Your task
Take the data below and write out exactly the lines from the one with "profile += [(tooth_radius, top), (tooth_root_radius, top" through the one with "depsgraph = bpy.context.evaluated_depsgraph_get()"; omit every other line.

::::::

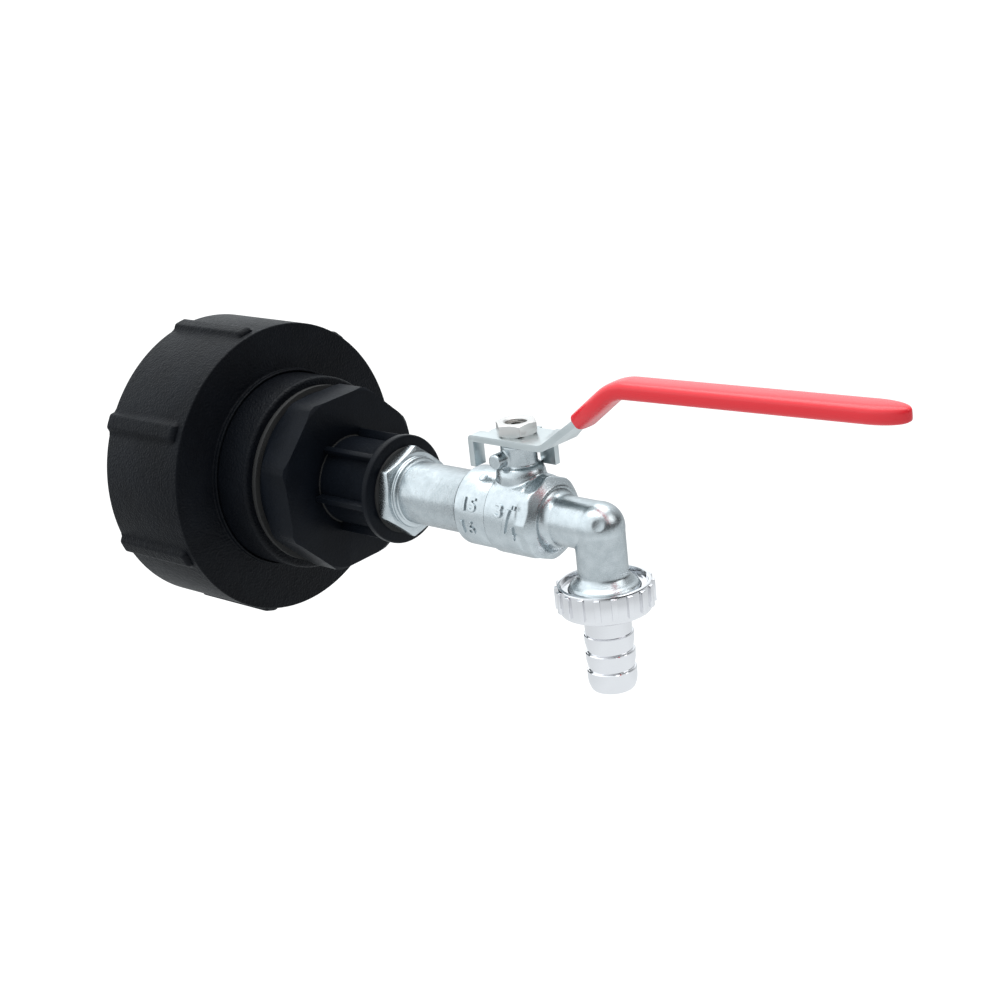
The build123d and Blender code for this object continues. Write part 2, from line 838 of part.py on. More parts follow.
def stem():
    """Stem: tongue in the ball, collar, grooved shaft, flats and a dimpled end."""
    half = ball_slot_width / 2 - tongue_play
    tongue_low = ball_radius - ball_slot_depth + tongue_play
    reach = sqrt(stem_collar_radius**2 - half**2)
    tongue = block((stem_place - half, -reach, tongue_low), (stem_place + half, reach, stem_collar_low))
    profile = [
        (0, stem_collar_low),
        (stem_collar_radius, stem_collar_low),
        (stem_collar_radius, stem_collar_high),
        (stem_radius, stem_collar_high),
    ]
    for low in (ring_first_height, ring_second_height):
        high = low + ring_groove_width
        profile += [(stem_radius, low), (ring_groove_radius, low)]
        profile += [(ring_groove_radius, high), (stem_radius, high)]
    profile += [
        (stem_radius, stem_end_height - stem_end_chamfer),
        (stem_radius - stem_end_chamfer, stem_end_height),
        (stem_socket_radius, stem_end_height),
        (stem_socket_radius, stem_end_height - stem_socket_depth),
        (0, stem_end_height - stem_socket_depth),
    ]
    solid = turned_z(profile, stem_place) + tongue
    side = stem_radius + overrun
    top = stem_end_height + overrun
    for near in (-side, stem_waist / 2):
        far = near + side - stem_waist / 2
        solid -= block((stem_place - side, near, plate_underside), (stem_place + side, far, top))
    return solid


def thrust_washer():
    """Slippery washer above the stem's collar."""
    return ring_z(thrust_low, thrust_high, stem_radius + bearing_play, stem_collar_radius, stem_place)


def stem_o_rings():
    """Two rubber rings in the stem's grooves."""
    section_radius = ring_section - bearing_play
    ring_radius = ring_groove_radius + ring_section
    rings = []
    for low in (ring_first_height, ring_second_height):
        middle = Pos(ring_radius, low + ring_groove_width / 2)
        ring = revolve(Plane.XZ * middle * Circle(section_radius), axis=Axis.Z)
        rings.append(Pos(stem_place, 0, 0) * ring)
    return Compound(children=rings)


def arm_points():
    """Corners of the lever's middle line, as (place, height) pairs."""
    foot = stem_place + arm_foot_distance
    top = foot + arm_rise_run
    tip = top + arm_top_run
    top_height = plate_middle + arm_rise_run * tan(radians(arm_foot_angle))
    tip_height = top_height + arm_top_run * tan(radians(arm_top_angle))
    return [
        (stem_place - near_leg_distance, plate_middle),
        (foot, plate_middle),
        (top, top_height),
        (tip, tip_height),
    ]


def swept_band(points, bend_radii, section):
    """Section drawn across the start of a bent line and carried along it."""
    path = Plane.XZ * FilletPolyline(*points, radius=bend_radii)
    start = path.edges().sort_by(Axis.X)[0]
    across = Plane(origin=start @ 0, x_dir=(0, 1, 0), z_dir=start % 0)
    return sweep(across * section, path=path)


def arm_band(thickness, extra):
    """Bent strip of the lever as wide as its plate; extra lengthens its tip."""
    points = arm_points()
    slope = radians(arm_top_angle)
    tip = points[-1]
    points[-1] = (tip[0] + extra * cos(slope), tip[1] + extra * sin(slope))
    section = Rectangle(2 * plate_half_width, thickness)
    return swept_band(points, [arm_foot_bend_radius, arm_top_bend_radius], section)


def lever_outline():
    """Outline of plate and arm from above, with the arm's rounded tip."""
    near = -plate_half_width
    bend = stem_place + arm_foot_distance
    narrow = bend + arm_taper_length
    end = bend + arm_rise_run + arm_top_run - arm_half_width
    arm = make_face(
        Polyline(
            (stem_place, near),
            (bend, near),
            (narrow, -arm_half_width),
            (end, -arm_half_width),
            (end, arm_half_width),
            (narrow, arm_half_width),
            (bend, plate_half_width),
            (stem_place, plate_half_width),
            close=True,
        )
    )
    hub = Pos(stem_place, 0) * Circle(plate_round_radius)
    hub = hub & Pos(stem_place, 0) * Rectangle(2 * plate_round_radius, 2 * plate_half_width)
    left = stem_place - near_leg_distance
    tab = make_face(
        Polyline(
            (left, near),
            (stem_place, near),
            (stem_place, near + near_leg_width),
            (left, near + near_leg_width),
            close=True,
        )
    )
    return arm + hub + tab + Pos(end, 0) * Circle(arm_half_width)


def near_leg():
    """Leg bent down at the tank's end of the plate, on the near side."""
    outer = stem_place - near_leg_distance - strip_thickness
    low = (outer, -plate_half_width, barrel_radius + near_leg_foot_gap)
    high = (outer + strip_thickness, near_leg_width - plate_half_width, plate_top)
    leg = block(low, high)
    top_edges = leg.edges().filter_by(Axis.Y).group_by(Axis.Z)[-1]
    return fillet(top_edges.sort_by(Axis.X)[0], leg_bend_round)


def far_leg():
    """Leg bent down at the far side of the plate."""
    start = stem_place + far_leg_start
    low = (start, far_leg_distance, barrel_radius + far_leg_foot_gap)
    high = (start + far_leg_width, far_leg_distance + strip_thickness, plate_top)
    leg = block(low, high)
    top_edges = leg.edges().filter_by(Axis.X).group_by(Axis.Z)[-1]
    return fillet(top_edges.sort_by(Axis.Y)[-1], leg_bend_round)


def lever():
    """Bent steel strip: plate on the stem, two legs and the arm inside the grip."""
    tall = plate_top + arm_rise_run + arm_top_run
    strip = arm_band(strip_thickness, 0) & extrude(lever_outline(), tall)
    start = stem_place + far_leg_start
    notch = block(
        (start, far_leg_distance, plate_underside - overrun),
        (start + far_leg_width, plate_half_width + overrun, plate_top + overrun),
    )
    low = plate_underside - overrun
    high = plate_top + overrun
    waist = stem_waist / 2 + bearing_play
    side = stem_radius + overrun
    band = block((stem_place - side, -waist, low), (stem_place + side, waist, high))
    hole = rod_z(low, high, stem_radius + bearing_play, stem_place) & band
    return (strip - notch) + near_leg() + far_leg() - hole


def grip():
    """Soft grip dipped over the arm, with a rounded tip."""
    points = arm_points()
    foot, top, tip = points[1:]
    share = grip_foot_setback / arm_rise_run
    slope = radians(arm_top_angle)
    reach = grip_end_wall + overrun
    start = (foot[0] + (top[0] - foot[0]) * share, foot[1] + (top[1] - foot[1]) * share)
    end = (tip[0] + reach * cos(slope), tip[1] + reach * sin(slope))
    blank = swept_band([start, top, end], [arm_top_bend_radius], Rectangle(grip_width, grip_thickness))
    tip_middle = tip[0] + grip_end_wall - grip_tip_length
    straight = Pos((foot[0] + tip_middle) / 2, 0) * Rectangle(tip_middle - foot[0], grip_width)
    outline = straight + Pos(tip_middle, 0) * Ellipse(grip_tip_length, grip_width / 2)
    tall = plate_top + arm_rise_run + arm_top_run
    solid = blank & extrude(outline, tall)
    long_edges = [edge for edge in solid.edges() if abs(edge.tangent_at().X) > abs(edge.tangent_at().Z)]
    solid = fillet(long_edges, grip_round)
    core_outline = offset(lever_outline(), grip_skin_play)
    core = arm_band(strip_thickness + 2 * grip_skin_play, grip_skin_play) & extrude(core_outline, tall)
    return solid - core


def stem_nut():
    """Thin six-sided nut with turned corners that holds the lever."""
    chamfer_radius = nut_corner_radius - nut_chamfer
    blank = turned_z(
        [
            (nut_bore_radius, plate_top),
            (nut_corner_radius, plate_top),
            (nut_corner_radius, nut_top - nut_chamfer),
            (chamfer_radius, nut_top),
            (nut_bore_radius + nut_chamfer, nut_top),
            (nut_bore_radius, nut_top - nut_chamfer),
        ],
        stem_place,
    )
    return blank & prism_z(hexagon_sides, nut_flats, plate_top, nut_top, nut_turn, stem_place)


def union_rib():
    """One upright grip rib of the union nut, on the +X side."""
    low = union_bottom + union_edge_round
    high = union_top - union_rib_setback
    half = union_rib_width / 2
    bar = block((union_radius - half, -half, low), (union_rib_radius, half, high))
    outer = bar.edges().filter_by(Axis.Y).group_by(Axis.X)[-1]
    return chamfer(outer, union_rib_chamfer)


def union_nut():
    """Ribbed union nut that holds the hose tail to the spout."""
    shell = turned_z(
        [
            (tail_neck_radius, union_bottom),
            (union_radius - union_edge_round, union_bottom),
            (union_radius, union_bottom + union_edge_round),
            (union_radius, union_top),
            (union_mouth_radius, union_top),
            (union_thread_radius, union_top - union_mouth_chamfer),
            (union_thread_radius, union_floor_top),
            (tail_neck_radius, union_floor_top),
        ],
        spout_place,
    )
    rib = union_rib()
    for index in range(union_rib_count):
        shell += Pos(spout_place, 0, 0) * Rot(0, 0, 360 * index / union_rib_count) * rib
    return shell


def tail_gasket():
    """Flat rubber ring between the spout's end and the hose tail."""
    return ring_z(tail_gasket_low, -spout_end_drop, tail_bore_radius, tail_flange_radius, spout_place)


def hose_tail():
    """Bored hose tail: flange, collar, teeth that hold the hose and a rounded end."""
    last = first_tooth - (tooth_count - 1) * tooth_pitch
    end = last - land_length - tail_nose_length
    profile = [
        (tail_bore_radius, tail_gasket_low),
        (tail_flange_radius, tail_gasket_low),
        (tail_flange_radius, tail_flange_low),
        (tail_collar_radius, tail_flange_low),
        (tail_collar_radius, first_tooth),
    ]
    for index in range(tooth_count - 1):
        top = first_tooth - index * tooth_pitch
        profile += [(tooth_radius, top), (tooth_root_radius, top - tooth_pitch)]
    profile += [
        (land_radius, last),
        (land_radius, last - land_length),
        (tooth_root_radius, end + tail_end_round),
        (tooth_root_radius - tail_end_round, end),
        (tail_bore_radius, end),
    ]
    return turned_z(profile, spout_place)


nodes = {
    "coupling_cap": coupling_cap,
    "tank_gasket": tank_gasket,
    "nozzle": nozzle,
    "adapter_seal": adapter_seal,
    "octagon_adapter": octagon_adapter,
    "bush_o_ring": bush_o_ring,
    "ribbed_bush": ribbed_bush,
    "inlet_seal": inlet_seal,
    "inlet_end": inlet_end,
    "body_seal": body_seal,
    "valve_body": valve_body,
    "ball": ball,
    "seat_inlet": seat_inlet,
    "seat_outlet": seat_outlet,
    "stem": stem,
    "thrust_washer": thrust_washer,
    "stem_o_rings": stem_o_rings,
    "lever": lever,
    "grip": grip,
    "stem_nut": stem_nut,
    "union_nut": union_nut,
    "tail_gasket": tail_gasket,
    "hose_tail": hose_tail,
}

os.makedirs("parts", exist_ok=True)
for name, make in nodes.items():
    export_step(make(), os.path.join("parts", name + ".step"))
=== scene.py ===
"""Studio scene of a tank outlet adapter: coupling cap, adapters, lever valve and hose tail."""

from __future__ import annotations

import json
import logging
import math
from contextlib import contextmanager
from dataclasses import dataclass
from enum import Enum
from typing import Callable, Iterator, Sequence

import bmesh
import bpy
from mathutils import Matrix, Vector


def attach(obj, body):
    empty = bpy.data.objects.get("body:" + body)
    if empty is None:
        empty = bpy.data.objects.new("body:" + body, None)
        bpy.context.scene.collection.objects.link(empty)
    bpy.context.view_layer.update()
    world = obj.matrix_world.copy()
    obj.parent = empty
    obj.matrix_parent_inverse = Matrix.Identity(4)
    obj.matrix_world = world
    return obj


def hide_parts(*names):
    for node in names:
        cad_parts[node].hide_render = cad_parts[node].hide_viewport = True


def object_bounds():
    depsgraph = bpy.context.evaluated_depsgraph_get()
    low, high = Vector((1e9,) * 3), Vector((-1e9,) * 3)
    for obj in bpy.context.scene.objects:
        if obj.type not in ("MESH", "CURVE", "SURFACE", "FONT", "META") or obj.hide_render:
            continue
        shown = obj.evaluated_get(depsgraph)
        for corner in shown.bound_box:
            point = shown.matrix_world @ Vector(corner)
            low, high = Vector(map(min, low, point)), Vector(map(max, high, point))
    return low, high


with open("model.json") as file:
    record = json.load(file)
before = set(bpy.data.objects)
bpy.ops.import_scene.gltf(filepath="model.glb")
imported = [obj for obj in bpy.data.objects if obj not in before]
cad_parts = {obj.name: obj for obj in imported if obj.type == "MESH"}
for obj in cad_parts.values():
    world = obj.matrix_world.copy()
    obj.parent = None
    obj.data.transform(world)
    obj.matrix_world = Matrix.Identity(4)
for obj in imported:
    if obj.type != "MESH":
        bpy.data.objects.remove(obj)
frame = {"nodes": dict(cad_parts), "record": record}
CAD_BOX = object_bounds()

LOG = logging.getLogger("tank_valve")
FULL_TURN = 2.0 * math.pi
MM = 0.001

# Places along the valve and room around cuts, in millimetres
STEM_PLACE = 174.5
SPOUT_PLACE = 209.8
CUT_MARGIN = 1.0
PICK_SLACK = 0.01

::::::

Complete output
        profile += [(tooth_radius, top), (tooth_root_radius, top - tooth_pitch)]
    profile += [
        (land_radius, last),
        (land_radius, last - land_length),
        (tooth_root_radius, end + tail_end_round),
        (tooth_root_radius - tail_end_round, end),
        (tail_bore_radius, end),
    ]
    return turned_z(profile, spout_place)


nodes = {
    "coupling_cap": coupling_cap,
    "tank_gasket": tank_gasket,
    "nozzle": nozzle,
    "adapter_seal": adapter_seal,
    "octagon_adapter": octagon_adapter,
    "bush_o_ring": bush_o_ring,
    "ribbed_bush": ribbed_bush,
    "inlet_seal": inlet_seal,
    "inlet_end": inlet_end,
    "body_seal": body_seal,
    "valve_body": valve_body,
    "ball": ball,
    "seat_inlet": seat_inlet,
    "seat_outlet": seat_outlet,
    "stem": stem,
    "thrust_washer": thrust_washer,
    "stem_o_rings": stem_o_rings,
    "lever": lever,
    "grip": grip,
    "stem_nut": stem_nut,
    "union_nut": union_nut,
    "tail_gasket": tail_gasket,
    "hose_tail": hose_tail,
}

os.makedirs("parts", exist_ok=True)
for name, make in nodes.items():
    export_step(make(), os.path.join("parts", name + ".step"))
=== scene.py ===
"""Studio scene of a tank outlet adapter: coupling cap, adapters, lever valve and hose tail."""

from __future__ import annotations

import json
import logging
import math
from contextlib import contextmanager
from dataclasses import dataclass
from enum import Enum
from typing import Callable, Iterator, Sequence

import bmesh
import bpy
from mathutils import Matrix, Vector


def attach(obj, body):
    empty = bpy.data.objects.get("body:" + body)
    if empty is None:
        empty = bpy.data.objects.new("body:" + body, None)
        bpy.context.scene.collection.objects.link(empty)
    bpy.context.view_layer.update()
    world = obj.matrix_world.copy()
    obj.parent = empty
    obj.matrix_parent_inverse = Matrix.Identity(4)
    obj.matrix_world = world
    return obj


def hide_parts(*names):
    for node in names:
        cad_parts[node].hide_render = cad_parts[node].hide_viewport = True


def object_bounds():
    depsgraph = bpy.context.evaluated_depsgraph_get()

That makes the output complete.